What are the core indicators and acceptance methods for verifying rail damage detection and maintenance effects?
The core indicators for verifying rail damage detection effects are detection accuracy and positioning accuracy. The detection accuracy of ultrasonic flaw detection for internal damages ≥98%, the recognition accuracy of machine vision for surface damages ≥99%, and the positioning accuracy ≤±0.5m is considered qualified. The core indicators for verifying maintenance effects are damage recurrence rate and rail life extension rate. After preventive grinding, the damage recurrence rate ≤5%; after repair welding, the damage recurrence rate ≤10%; and the rail life extension rate ≥30% can be judged as effective maintenance.
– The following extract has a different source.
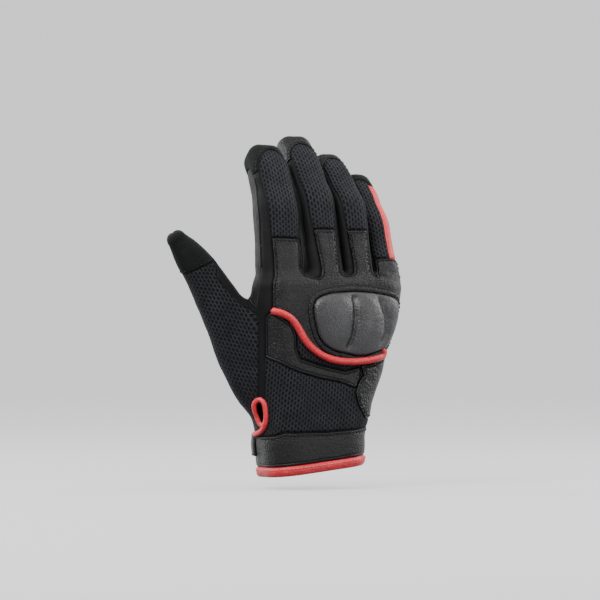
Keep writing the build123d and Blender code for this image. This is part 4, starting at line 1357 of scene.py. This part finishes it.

The acceptance method adopts a combination of "re-inspection + long-term monitoring". Within 1 month after maintenance, ultrasonic and machine vision re-inspection are carried out to confirm that the damage has been eliminated; the long-term monitoring cycle is 1 year, and the maintenance parts are inspected monthly to record the damage development. The acceptance criteria are that there is no residual damage in the re-inspection, no new damage occurs in the long-term monitoring, and the rail surface smoothness meets the line operation standards. Parts that fail the acceptance must re-formulate maintenance schemes and rework.